Immaginiamo per un attimo di essere seduti al tavolo di una pizzeria, e ricevere un menu di 100 pizze! Che differenza ci sarebbe rispetto a riceverne uno contenente 20 pizze?
Ebbene, parto da questa domanda apparentemente banale per rispolverare un argomento forse in controtendenza con l’era della long tail, e cioè la curva di Pareto. Essenzialmente esiste una piccola parte (in termini di numero) di elementi cui si può far risalire la maggior parte di influenza in termini di effetto.
Facendo riferimento alla frase iniziali, molto probabilmente esiste un piccolo numero di pizze del menu che viene acquistato (mangiato!) da molti clienti…
Spostando leggermente il focus su settori più significativi, non è un mistero che le SKU (stock keeping unit, cioè referenze) presenti in negozio tendono ad aumentare ma, il tempo di visita medio in negozio diminuisce.
Secondo una recente ricerca di Confimprese (http://www.confimprese.it/pdf/pubblicazioni/marca-retailing-moda.pdf), la curva di Pareto vale per la maggior parte delle aziende di abbigliamento e calzature. In questi scenari il 10% dell’offerta genera il 50% delle vendite, mentre il 20% di codici è pressoché invenduto.

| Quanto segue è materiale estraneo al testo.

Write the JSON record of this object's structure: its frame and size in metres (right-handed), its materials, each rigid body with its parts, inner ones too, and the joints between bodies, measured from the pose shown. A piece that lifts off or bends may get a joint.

Questa è una situazione abbastanza tipica. Qual è allora la struttura dell’assortimento che determina la massimizzazione delle vendite? L’offerta tradizionale, wholesale, è caratterizzata da tre principi: un’offerta ampia, ritenuta in grado di ridurre il rischio, ma in realtà dispersiva e con un gran numero di approcci e varianti modello/colore; una profondità indifferenziata, ossia tutti i codici vengono acquistati e allocati con la stessa profondità; una bassa rotazione, con il prodotto che rimane statico nel punto vendita per quasi tutta la stagione. La prima criticità sta quindi nella fase di programmazione commerciale. Quando si passa alle vendite cosa succede? I pochi prodotti best seller si esauriscono rapidamente, mentre tutto il resto della stagione viene gestito con i tanti prodotti slow seller, che generano alte rimanenze e scarsa attrattività del punto vendita nel suo complesso.
Anche in altri settori, tuttavia, la questione risulta aperta, come nell’elettronica di consumo (es. tel cellulari). Ma se il numero di referenze rimane molto elevato, studi di psicologia cognitiva hanno dimostrato che la “confusione nella scelta d’acquisto” avviene in seguito al sovraccarico informativo derivante dall’interpretazione degli attributi delle singole referenze, e non tanto dal numero totale.
In pratica, sempre in riferimento alle pizze, non tanto le 100 pizze nel menu, ma la diversa interpretazione degli attributi delle singole pizze a trarre in inganno al momento della scelta!
A questo punto, mi sopraggiungono alcune domande
– Quanto conta il punto vendita e la preparazione del personale per aiutare i consumatori?
– Quanto conta l’influenza di persone a noi vicine nella scelta?
– Quanto conta la comunicazione dell’azienda e la scelta di spingere una referenza (o un gruppo) rispetto ad un’altra in base alle indicazioni delle analisi di vendita?
– Quanto conta la presenza di un “facilitatore” nella categorizzazione degli attributi quale può essere internet?